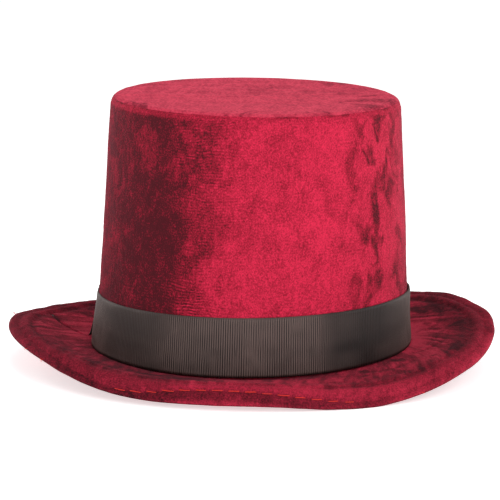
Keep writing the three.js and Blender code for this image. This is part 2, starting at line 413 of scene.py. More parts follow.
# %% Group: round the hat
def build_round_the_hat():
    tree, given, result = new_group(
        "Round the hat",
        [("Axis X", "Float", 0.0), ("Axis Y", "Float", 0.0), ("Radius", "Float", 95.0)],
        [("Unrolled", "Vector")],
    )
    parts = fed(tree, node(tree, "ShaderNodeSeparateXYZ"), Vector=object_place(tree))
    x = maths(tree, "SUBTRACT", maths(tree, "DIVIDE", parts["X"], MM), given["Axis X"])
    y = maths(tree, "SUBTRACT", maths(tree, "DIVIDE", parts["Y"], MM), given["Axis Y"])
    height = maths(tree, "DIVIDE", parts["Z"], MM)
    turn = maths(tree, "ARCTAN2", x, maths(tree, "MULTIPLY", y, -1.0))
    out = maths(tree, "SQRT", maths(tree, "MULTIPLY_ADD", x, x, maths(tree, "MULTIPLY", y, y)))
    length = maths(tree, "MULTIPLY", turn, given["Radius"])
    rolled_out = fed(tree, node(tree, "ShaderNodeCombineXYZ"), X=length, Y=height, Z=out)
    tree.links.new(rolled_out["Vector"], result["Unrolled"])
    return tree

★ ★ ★

Reproduce all of the data exactly as given.

**Task solution**
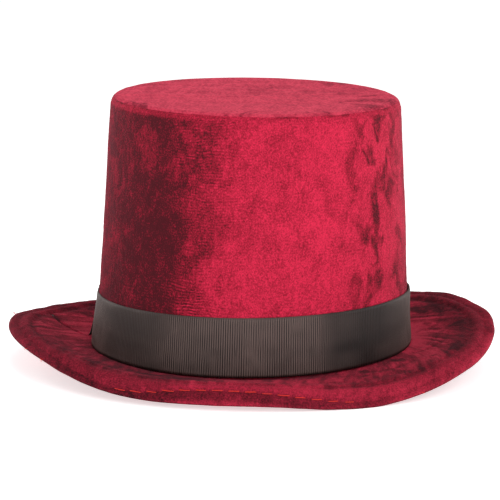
Keep writing the three.js and Blender code for this image. This is part 2, starting at line 413 of scene.py. More parts follow.
# %% Group: round the hat
def build_round_the_hat():
    tree, given, result = new_group(
        "Round the hat",
        [("Axis X", "Float", 0.0), ("Axis Y", "Float", 0.0), ("Radius", "Float", 95.0)],
        [("Unrolled", "Vector")],
    )
    parts = fed(tree, node(tree, "ShaderNodeSeparateXYZ"), Vector=object_place(tree))
    x = maths(tree, "SUBTRACT", maths(tree, "DIVIDE", parts["X"], MM), given["Axis X"])
    y = maths(tree, "SUBTRACT", maths(tree, "DIVIDE", parts["Y"], MM), given["Axis Y"])
    height = maths(tree, "DIVIDE", parts["Z"], MM)
    turn = maths(tree, "ARCTAN2", x, maths(tree, "MULTIPLY", y, -1.0))
    out = maths(tree, "SQRT", maths(tree, "MULTIPLY_ADD", x, x, maths(tree, "MULTIPLY", y, y)))
    length = maths(tree, "MULTIPLY", turn, given["Radius"])
    rolled_out = fed(tree, node(tree, "ShaderNodeCombineXYZ"), X=length, Y=height, Z=out)
    tree.links.new(rolled_out["Vector"], result["Unrolled"])
    return tree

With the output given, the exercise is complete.